Pratihar, S., Sabo, T. M., Ban, D., Fenwick, R. B., Becker, S., Salvatella, X., et al. (2016). Kinetics of the antibody recognition site in the third IgG-binding domain of protein G. Angewandte Chemie International Edition, 128(33), 9719-9722. doi:10.1002/anie.201603501.


Cite as: http://hdl.handle.net/11858/00-001M-0000-002A-F321-7
Abstract
Protein dynamics occurring on a wide range of timescales play a crucial role in governing protein function. Particularly, motions between the globular rotational correlation time (τc ) and 40 μs (supra-τc window), strongly influence molecular recognition.
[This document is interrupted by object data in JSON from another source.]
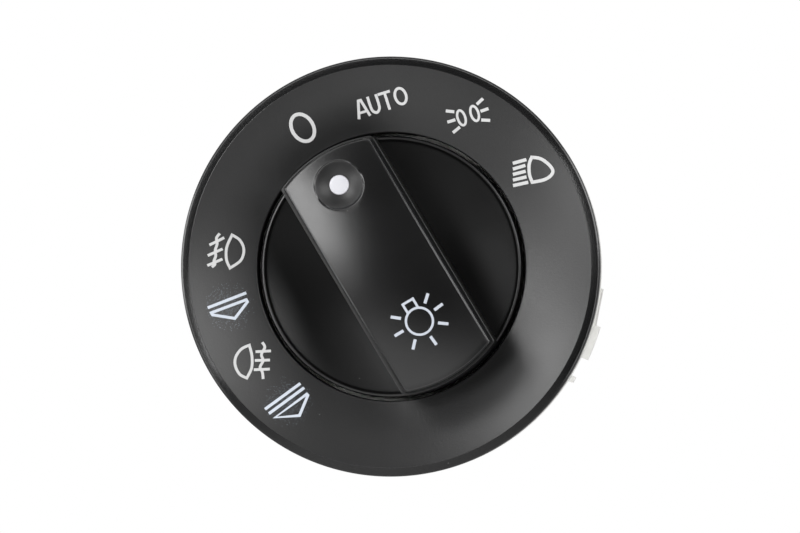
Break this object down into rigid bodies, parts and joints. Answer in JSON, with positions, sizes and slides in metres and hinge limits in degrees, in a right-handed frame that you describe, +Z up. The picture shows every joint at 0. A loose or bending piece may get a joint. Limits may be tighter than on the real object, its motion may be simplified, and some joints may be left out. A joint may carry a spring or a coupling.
{
  "type": "rotary light switch",
  "caption": "Round dashboard headlight switch: dished bezel with printed positions, turn, push and pull knob with a grip bar, pale snap-in housing and rear connector socket.",
  "frame": {"origin": "on the knob axis, in the plane where the back of the front bezel meets the housing", "axes": "-Y toward the driver along the knob axis, +Y into the dashboard, +Z up, +X to the driver's right"},
  "size_m": [0.072, 0.0704, 0.072],
  "materials": {
    "bezel_black": "fine-grained moulded plastic",
    "housing_ivory": "pale moulded plastic",
    "latch_ivory": "pale moulded plastic",
    "cover_black": "moulded plastic",
    "clear_guide": "clear moulded plastic",
    "lens_white": "milky moulded plastic",
    "board_green": "coated board",
    "lamp_yellow": "moulded lamp body",
    "resistor_black": "coated chip",
    "tinned_pin": "tinned metal",
    "track_copper": "bare contact metal",
    "mechanism_grey": "low-friction plastic",
    "steel": "spring steel",
    "contact_brass": "sprung contact metal",
    "knob_black": "fine-grained moulded plastic",
    "cap_black": "soft satin plastic",
    "stem_black": "moulded plastic"
  },
  "bodies": {
    "housing_body": {"bezel": "bezel_black", "light_guide": "clear_guide", "housing": "housing_ivory", "lamp_board": "board_green", "leds": "lamp_yellow", "resistors": "resistor_black", "link_pins": "tinned_pin", "circuit_board": "board_green", "contact_tracks": "track_copper", "contact_plate": "board_green", "pull_contacts": "track_copper", "terminal_pins": "tinned_pin", "rear_cover": "cover_black", "step_spring": "steel", "release_spring": "steel", "latch_spring_right": "steel", "latch_spring_left": "steel"},
    "rotor_body": {"rotor": "mechanism_grey", "detent_rollers": "steel", "detent_spring": "steel", "rotary_wipers": "contact_brass"},
    "knob": {"knob_body": "knob_black", "grip_cap": "cap_black", "index_lens": "lens_white", "light_pipe": "clear_guide", "knob_stem": "stem_black", "stem_clip": "steel"},
    "carriage": {"pull_carriage": "mechanism_grey", "pull_wipers": "contact_brass"},
    "latch_right": {"latch_right": "latch_ivory"},
    "latch_left": {"latch_left": "latch_ivory"}
  },
  "joints": [
    {"name": "knob_turn", "type": "hinge", "parent": "housing_body", "child": "rotor_body", "pos_m": [0, 0, 0], "axis": [0, 1, 0], "range_deg": [0, 90]},
    {"name": "knob_pull", "type": "slide", "parent": "rotor_body", "child": "knob", "axis": [0, -1, 0], "range_m": [-0.0025, 0.006]},
    {"name": "carriage_slide", "type": "slide", "parent": "housing_body", "child": "carriage", "axis": [0, -1, 0], "range_m": [-0.0025, 0.006], "deforming": ["release_spring", "step_spring"]},
    {"name": "latch_right_slide", "type": "slide", "parent": "housing_body", "child": "latch_right", "axis": [-0.9272, 0, 0.3746], "range_m": [0, 0.0013], "stiffness_N_per_m": 800, "springref_m": -0.0015, "deforming": ["latch_spring_right"]},
    {"name": "latch_left_slide", "type": "slide", "parent": "housing_body", "child": "latch_left", "axis": [0.9272, 0, -0.3746], "range_m": [0, 0.0013], "stiffness_N_per_m": 800, "springref_m": -0.0015, "deforming": ["latch_spring_left"]}
  ],
  "couplings": [
    {"joint": "carriage_slide", "follows": "knob_pull", "ratio": 1}
  ]
}
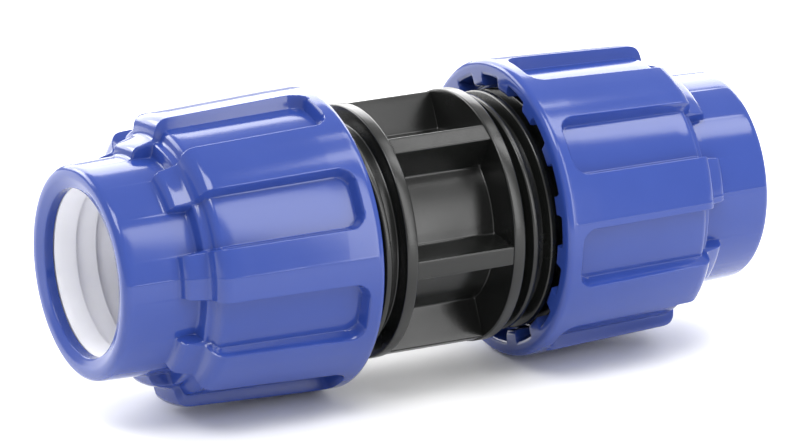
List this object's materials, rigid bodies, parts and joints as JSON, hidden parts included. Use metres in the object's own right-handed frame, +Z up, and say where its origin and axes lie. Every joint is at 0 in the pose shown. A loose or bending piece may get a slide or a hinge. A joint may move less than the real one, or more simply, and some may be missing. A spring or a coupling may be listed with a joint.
{
  "type": "push fit pipe coupling",
  "caption": "Straight push fit compression coupling for plastic water pipe: ribbed black body with a threaded blue nut, split grip ring, bush and O-ring at each end.",
  "frame": {"origin": "middle of the body, on the axis of the pipe, which is the centre of the bounding box", "axes": "+X along the pipe towards the right nut, +Z up, +Y away from the front of the coupling"},
  "size_m": [0.147, 0.0614, 0.0614],
  "materials": {
    "black_body": "moulded black polypropylene, satin with soft grey reflections",
    "blue_nut": "moulded violet-blue polypropylene, semi-gloss",
    "white_ring": "moulded white acetal, satin",
    "black_rubber": "moulded black nitrile rubber"
  },
  "bodies": {
    "coupling_body": {"coupling_body": "black_body", "left_o_ring": "black_rubber", "right_o_ring": "black_rubber"},
    "left_split_ring": {"left_split_ring": "white_ring"},
    "left_nut": {"left_nut": "blue_nut"},
    "left_bush": {"left_bush": "white_ring"},
    "right_split_ring": {"right_split_ring": "white_ring"},
    "right_nut": {"right_nut": "blue_nut"},
    "right_bush": {"right_bush": "white_ring"}
  },
  "joints": [
    {"name": "left_ring_travel", "type": "slide", "parent": "coupling_body", "child": "left_split_ring", "axis": [-1, 0, 0], "range_m": [-0.006, 0.008]},
    {"name": "left_nut_turn", "type": "hinge", "parent": "left_split_ring", "child": "left_nut", "pos_m": [-0.0471, 0, 0], "axis": [-1, 0, 0], "range_deg": [-540, 720]},
    {"name": "left_bush_travel", "type": "slide", "parent": "coupling_body", "child": "left_bush", "axis": [-1, 0, 0], "range_m": [-0.0015, 0.002]},
    {"name": "right_ring_travel", "type": "slide", "parent": "coupling_body", "child": "right_split_ring", "axis": [1, 0, 0], "range_m": [-0.006, 0.008]},
    {"name": "right_nut_turn", "type": "hinge", "parent": "right_split_ring", "child": "right_nut", "pos_m": [0.0471, 0, 0], "axis": [1, 0, 0], "range_deg": [-540, 720]},
    {"name": "right_bush_travel", "type": "slide", "parent": "coupling_body", "child": "right_bush", "axis": [1, 0, 0], "range_m": [-0.0015, 0.002]}
  ],
  "couplings": [
    {"joint": "left_ring_travel", "follows": "left_nut_turn", "m_per_rad": 0.00063661},
    {"joint": "left_bush_travel", "follows": "left_nut_turn", "m_per_rad": 0.00015915},
    {"joint": "right_ring_travel", "follows": "right_nut_turn", "m_per_rad": 0.00063661},
    {"joint": "right_bush_travel", "follows": "right_nut_turn", "m_per_rad": 0.00015915}
  ]
}
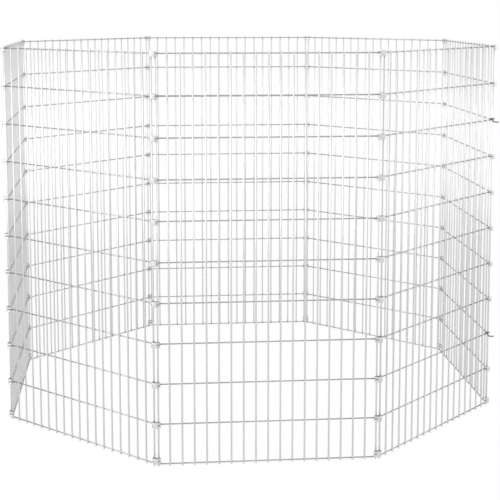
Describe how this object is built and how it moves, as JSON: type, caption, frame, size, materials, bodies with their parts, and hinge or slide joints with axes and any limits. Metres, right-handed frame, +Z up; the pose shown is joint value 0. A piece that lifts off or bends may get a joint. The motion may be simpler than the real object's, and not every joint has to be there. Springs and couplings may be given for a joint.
{
  "type": "folding animal pen",
  "caption": "Open-topped ring of welded wire mesh panels that fold on strip clips, with a panel that swings as the gate and wire hooks that latch it.",
  "frame": {"origin": "on the ground, at the middle of the ring", "axes": "+Z up along the upright wires; -Y towards the front panel; +X to the right, towards the right panel"},
  "size_m": [1.3415, 1.3366, 1.0103],
  "materials": {
    "wire": "zinc plated wire, satin",
    "strip": "zinc plated strip, bright satin",
    "hook": "darker zinc plated wire, satin"
  },
  "bodies": {
    "panel_front": {"panel_front": "wire"},
    "gate": {"panel_front_right": "wire", "closing_clip_level_00": "strip", "closing_clip_level_04": "strip", "closing_clip_level_06": "strip", "closing_clip_level_10": "strip"},
    "latch_hook_lower": {"latch_hook_lower": "hook"},
    "latch_hook_upper": {"latch_hook_upper": "hook"},
    "clips_corner_1": {"hinge_clip_corner_1_level_00": "strip", "hinge_clip_corner_1_level_02": "strip", "hinge_clip_corner_1_level_04": "strip", "hinge_clip_corner_1_level_06": "strip", "hinge_clip_corner_1_level_08": "strip", "hinge_clip_corner_1_level_10": "strip"},
    "clips_corner_0": {"hinge_clip_corner_0_level_00": "strip", "hinge_clip_corner_0_level_02": "strip", "hinge_clip_corner_0_level_04": "strip", "hinge_clip_corner_0_level_06": "strip", "hinge_clip_corner_0_level_08": "strip", "hinge_clip_corner_0_level_10": "strip"},
    "panel_front_left": {"panel_front_left": "wire"},
    "clips_corner_7": {"hinge_clip_corner_7_level_00": "strip", "hinge_clip_corner_7_level_02": "strip", "hinge_clip_corner_7_level_04": "strip", "hinge_clip_corner_7_level_06": "strip", "hinge_clip_corner_7_level_08": "strip", "hinge_clip_corner_7_level_10": "strip"},
    "panel_left": {"panel_left": "wire"},
    "clips_corner_6": {"hinge_clip_corner_6_level_00": "strip", "hinge_clip_corner_6_level_02": "strip", "hinge_clip_corner_6_level_04": "strip", "hinge_clip_corner_6_level_06": "strip", "hinge_clip_corner_6_level_08": "strip", "hinge_clip_corner_6_level_10": "strip"},
    "panel_back_left": {"panel_back_left": "wire"},
    "clips_corner_5": {"hinge_clip_corner_5_level_00": "strip", "hinge_clip_corner_5_level_02": "strip", "hinge_clip_corner_5_level_04": "strip", "hinge_clip_corner_5_level_06": "strip", "hinge_clip_corner_5_level_08": "strip", "hinge_clip_corner_5_level_10": "strip"},
    "panel_back": {"panel_back": "wire"},
    "clips_corner_4": {"hinge_clip_corner_4_level_00": "strip", "hinge_clip_corner_4_level_02": "strip", "hinge_clip_corner_4_level_04": "strip", "hinge_clip_corner_4_level_06": "strip", "hinge_clip_corner_4_level_08": "strip", "hinge_clip_corner_4_level_10": "strip"},
    "panel_back_right": {"panel_back_right": "wire"},
    "clips_corner_3": {"hinge_clip_corner_3_level_00": "strip", "hinge_clip_corner_3_level_02": "strip", "hinge_clip_corner_3_level_04": "strip", "hinge_clip_corner_3_level_06": "strip", "hinge_clip_corner_3_level_08": "strip", "hinge_clip_corner_3_level_10": "strip"},
    "panel_right": {"panel_right": "wire"}
  },
  "joints": [
    {"name": "gate_clips_swing", "type": "hinge", "parent": "panel_front", "child": "clips_corner_1", "pos_m": [0.2678, -0.6609, 0.5], "axis": [0, 0, -1], "range_deg": [0, 107.5]},
    {"name": "gate_swing", "type": "hinge", "parent": "clips_corner_1", "child": "gate", "pos_m": [0.27796, -0.65669, 0.5], "axis": [0, 0, -1], "range_deg": [0, 107.5]},
    {"name": "latch_hook_lower_turn", "type": "hinge", "parent": "gate", "child": "latch_hook_lower", "pos_m": [0.65669, -0.27796, 0.2045], "axis": [0, 0, 1], "range_deg": [0, 90]},
    {"name": "latch_hook_upper_turn", "type": "hinge", "parent": "gate", "child": "latch_hook_upper", "pos_m": [0.65669, -0.27796, 0.8045], "axis": [0, 0, 1], "range_deg": [0, 90]},
    {"name": "corner_0_clips_turn", "type": "hinge", "parent": "panel_front", "child": "clips_corner_0", "pos_m": [-0.2678, -0.6609, 0.5], "axis": [0, 0, 1], "range_deg": [0, 90]},
    {"name": "corner_0_panel_turn", "type": "hinge", "parent": "clips_corner_0", "child": "panel_front_left", "pos_m": [-0.27796, -0.65669, 0.5], "axis": [0, 0, -1], "range_deg": [-90, 0]},
    {"name": "corner_7_clips_turn", "type": "hinge", "parent": "panel_front_left", "child": "clips_corner_7", "pos_m": [-0.65669, -0.27796, 0.5], "axis": [0, 0, 1], "range_deg": [0, 90]},
    {"name": "corner_7_panel_turn", "type": "hinge", "parent": "clips_corner_7", "child": "panel_left", "pos_m": [-0.6609, -0.2678, 0.5], "axis": [0, 0, -1], "range_deg": [-90, 0]},
    {"name": "corner_6_clips_turn", "type": "hinge", "parent": "panel_left", "child": "clips_corner_6", "pos_m": [-0.6609, 0.2678, 0.5], "axis": [0, 0, 1], "range_deg": [0, 90]},
    {"name": "corner_6_panel_turn", "type": "hinge", "parent": "clips_corner_6", "child": "panel_back_left", "pos_m": [-0.65669, 0.27796, 0.5], "axis": [0, 0, -1], "range_deg": [-90, 0]},
    {"name": "corner_5_clips_turn", "type": "hinge", "parent": "panel_back_left", "child": "clips_corner_5", "pos_m": [-0.27796, 0.65669, 0.5], "axis": [0, 0, 1], "range_deg": [0, 90]},
    {"name": "corner_5_panel_turn", "type": "hinge", "parent": "clips_corner_5", "child": "panel_back", "pos_m": [-0.2678, 0.6609, 0.5], "axis": [0, 0, -1], "range_deg": [-90, 0]},
    {"name": "corner_4_clips_turn", "type": "hinge", "parent": "panel_back", "child": "clips_corner_4", "pos_m": [0.2678, 0.6609, 0.5], "axis": [0, 0, 1], "range_deg": [0, 90]},
    {"name": "corner_4_panel_turn", "type": "hinge", "parent": "clips_corner_4", "child": "panel_back_right", "pos_m": [0.27796, 0.65669, 0.5], "axis": [0, 0, -1], "range_deg": [-90, 0]},
    {"name": "corner_3_clips_turn", "type": "hinge", "parent": "panel_back_right", "child": "clips_corner_3", "pos_m": [0.65669, 0.27796, 0.5], "axis": [0, 0, 1], "range_deg": [-67.5, 90]},
    {"name": "corner_3_panel_turn", "type": "hinge", "parent": "clips_corner_3", "child": "panel_right", "pos_m": [0.6609, 0.2678, 0.5], "axis": [0, 0, -1], "range_deg": [-90, 67.5]}
  ]
}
This supra-τc window was previously hidden, owing to a lack of experimental methods. Recently, we have developed a high-power relaxation dispersion (RD) experiment for measuring kinetics as fast as 4 μs. For the first time, this method, performed under super-cooled conditions, enabled us to detect a global motion in the first β-turn of the third IgG-binding domain of protein G (GB3), which was extrapolated to 371±115 ns at 310 K. Furthermore, the same residues show the plasticity in the model-free residual dipolar coupling (RDC) order parameters and in an ensemble encoding the supra-τc dynamics. This β-turn is involved in antibody binding, exhibiting the potential link of the observed supra-τc motion with molecular recognition.